Dans ce cas, le maître d’ouvrage sursoit aux travaux par ordre de service d’arrêt de travaux et réalise avec l’entreprise un constat contradictoire. Le maître d’ouvrage définit les mesures à prendre et peut faire procéder à la réalisation d’investigations complémentaires pouvant être à la charge de l’exploitant des ouvrages identifiés. Il définit ensuite par écrit les conditions de reprise du chantier.
Les actions complémentaires non prévues dans le marché de travaux initial feront l’objet d’un avenant à la charge du maître d’ouvrage.
La marche à suivre en cas de travaux urgents
Les travaux urgents sont les travaux non prévus et justifiés par la sécurité, la continuité du service public, la sauvegarde des personnes ou des biens ou la force majeure.
Le maître d’ouvrage qui ordonne les travaux urgents est dispensé de DT et l’entreprise de travaux est dispensée de DICT à condition que les personnes effectuant les travaux urgents disposent toutes de leur autorisation d’intervention en cours de validité.
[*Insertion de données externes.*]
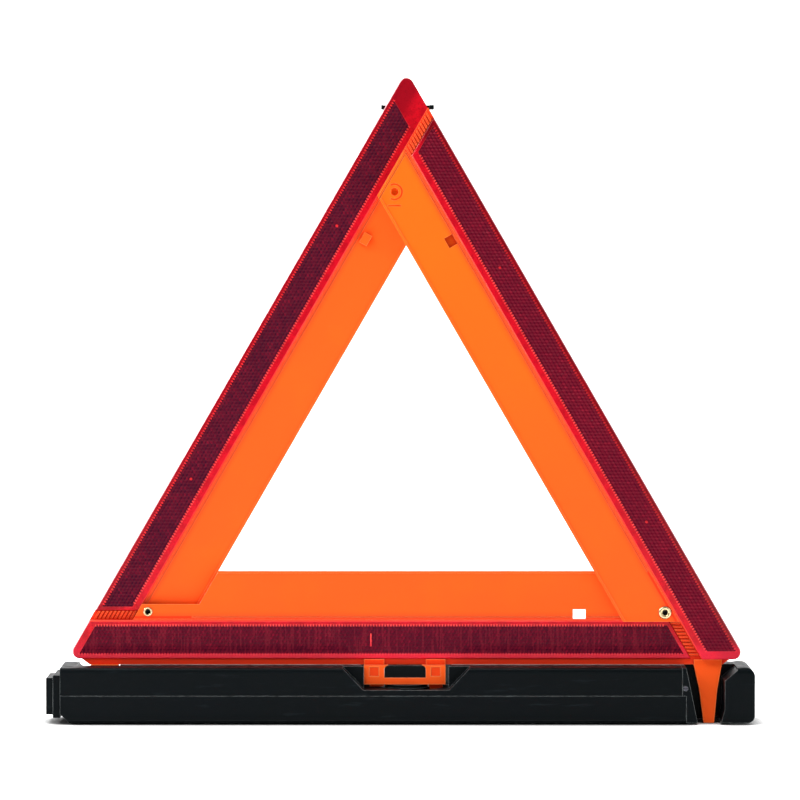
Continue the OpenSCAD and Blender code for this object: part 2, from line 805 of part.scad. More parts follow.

Néanmoins, le maître d’ouvrage doit obligatoirement consulter le guichet unique pour savoir s’il y a des réseaux sensibles à proximité de la zone de travaux. Si tel est le cas, il ne peut faire engager les travaux qu’après avoir contacté les exploitants de ces réseaux en les invitant à venir sur place ou à lui répondre dans des délais compatibles avec la situation d’urgence, pour obtenir de leur part les consignes de sécurité. Il doit ensuite communiquer ces consignes à l’entreprise exécutant les travaux. L’entreprise ne devra pas subir de préjudice en cas d’immobilisation du chantier résultant d’un manque d’informations du maître d’ouvrage relative aux réseaux. Dans tous les cas, que les réseaux soient sensibles ou non, le commanditaire des travaux doit envoyer dans les meilleurs délais un avis de travaux urgents (Cerfa n° 14523*03) à leurs exploitants ; cet avis peut être postérieur aux travaux.
Que faire en cas d’endommagement de réseaux ?
Si un réseau a été endommagé même de façon superficielle, l’entreprise avertit l’exploitant dans les plus brefs délais. Un constat contradictoire (Cerfa n° 14766*02) disponible sur le guichet unique est établi entre l’exploitant du réseau et l’entreprise.